Get started with Azure AI Vision
The ability for computer systems to process written and printed text is an area of AI where computer vision intersects with natural language processing. Vision capabilities are needed to “read” the text, and then natural language processing capabilities make sense of it.
OCR is the foundation of processing text in images and uses machine learning models that are trained to recognize individual shapes as letters, numerals, punctuation, or other elements of text. Much of the early work on implementing this kind of capability was performed by postal services to support automatic sorting of mail based on postal codes. Since then, the state-of-the-art for reading text has moved on, and we have models that detect printed or handwritten text in an image and read it line-by-line and word-by-word.
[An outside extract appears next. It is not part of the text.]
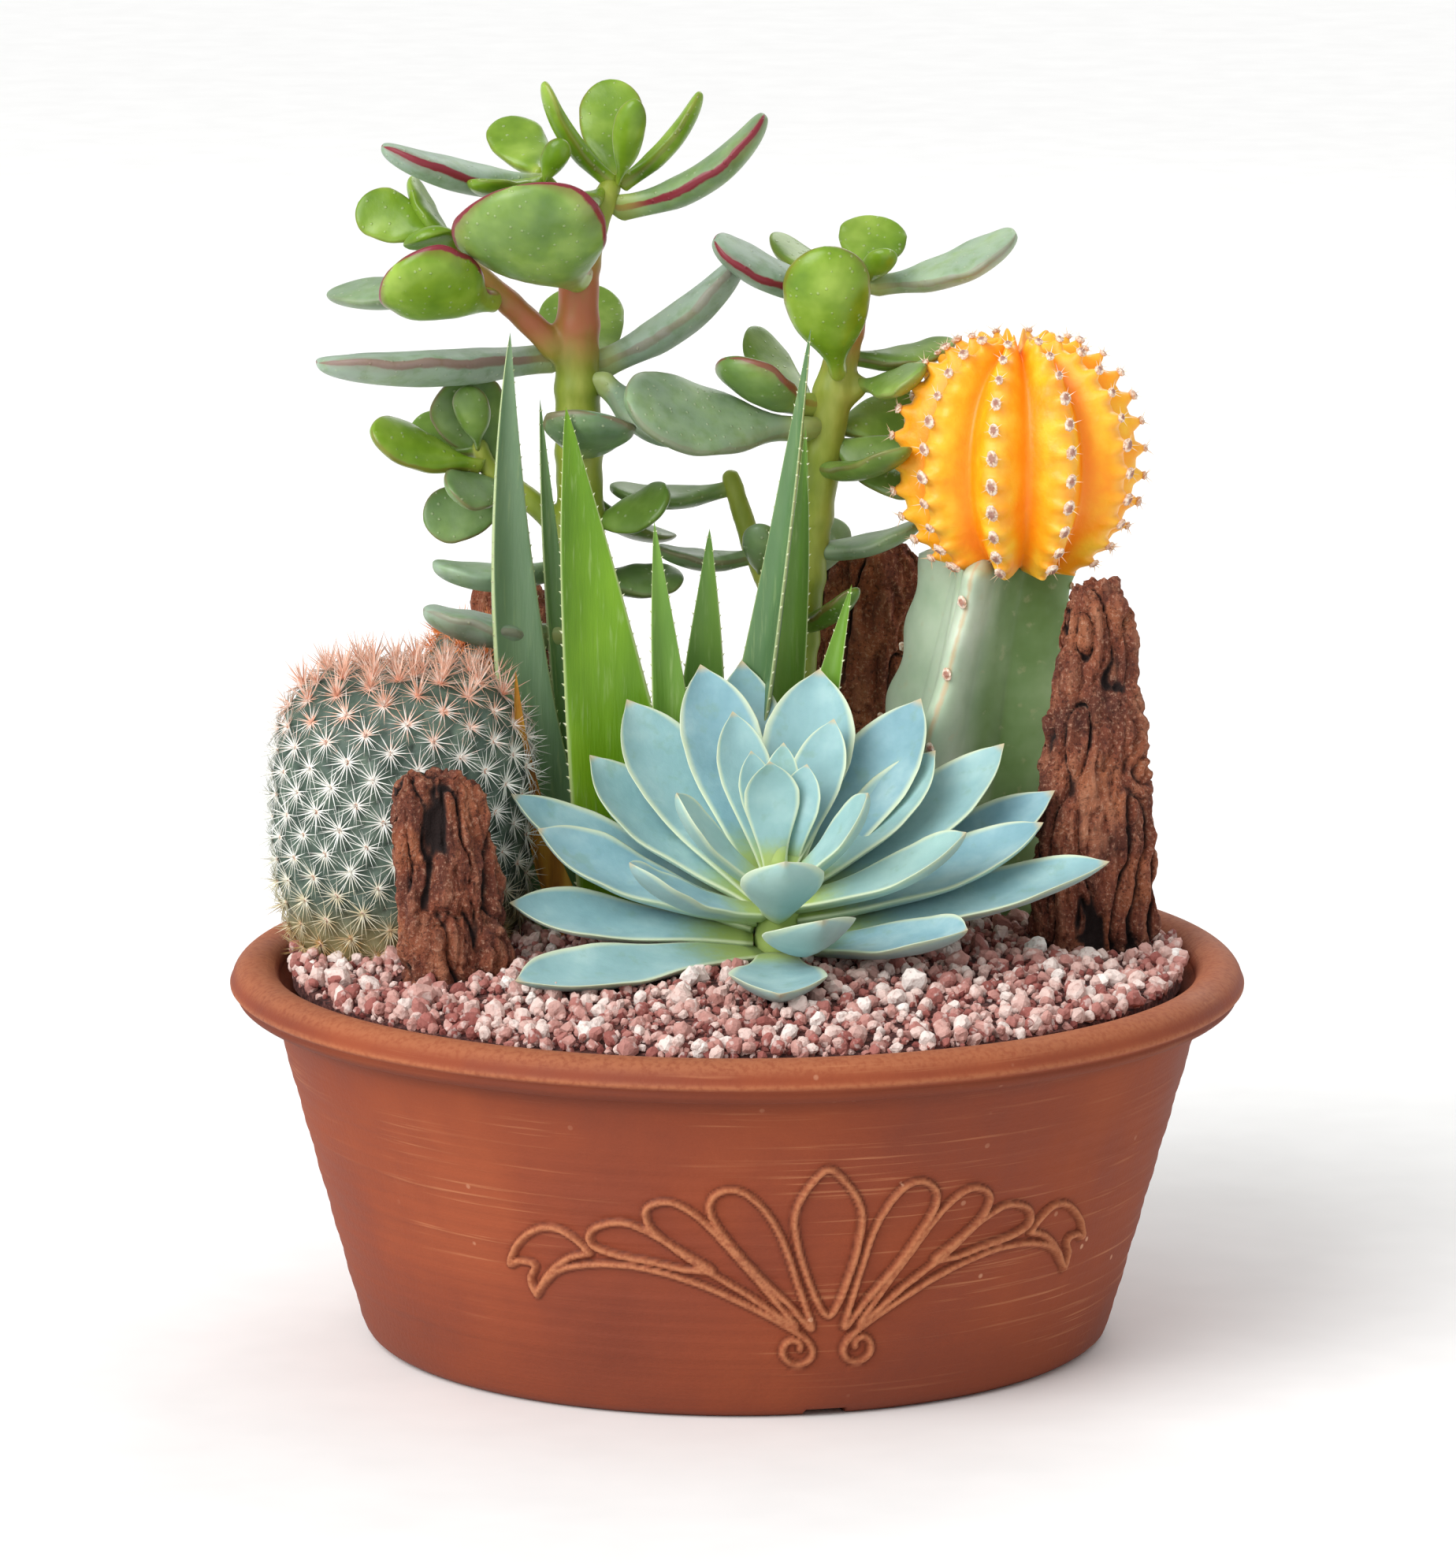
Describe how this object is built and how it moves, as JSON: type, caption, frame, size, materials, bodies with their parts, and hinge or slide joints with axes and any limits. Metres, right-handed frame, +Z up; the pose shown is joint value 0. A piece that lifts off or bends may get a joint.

Azure AI Vision’s OCR Engine
Azure AI Vision service has the ability to extract machine-readable text from images. Azure AI Vision’s Read API is the OCR engine that powers text extraction from images, PDFs, and TIFF files. OCR for images is optimized for general, non-document images that makes it easier to embed OCR in your user experience scenarios.
The Read API, otherwise known as Read OCR engine, uses the latest recognition models and is optimized for images that have a significant amount of text or have considerable visual noise. It can automatically determine the proper recognition model to use taking into consideration the number of lines of text, images that include text, and handwriting.
The OCR engine takes in an image file and identifies bounding boxes, or coordinates, where items are located within an image. In OCR, the model identifies bounding boxes around anything that appears to be text in the image.
Calling the Read API returns results arranged into the following hierarchy:
- Pages – One for each page of text, including information about the page size and orientation.
- Lines – The lines of text on a page.
- Words – The words in a line of text, including the bounding box coordinates and text itself.
Each line and word includes bounding box coordinates indicating its position on the page.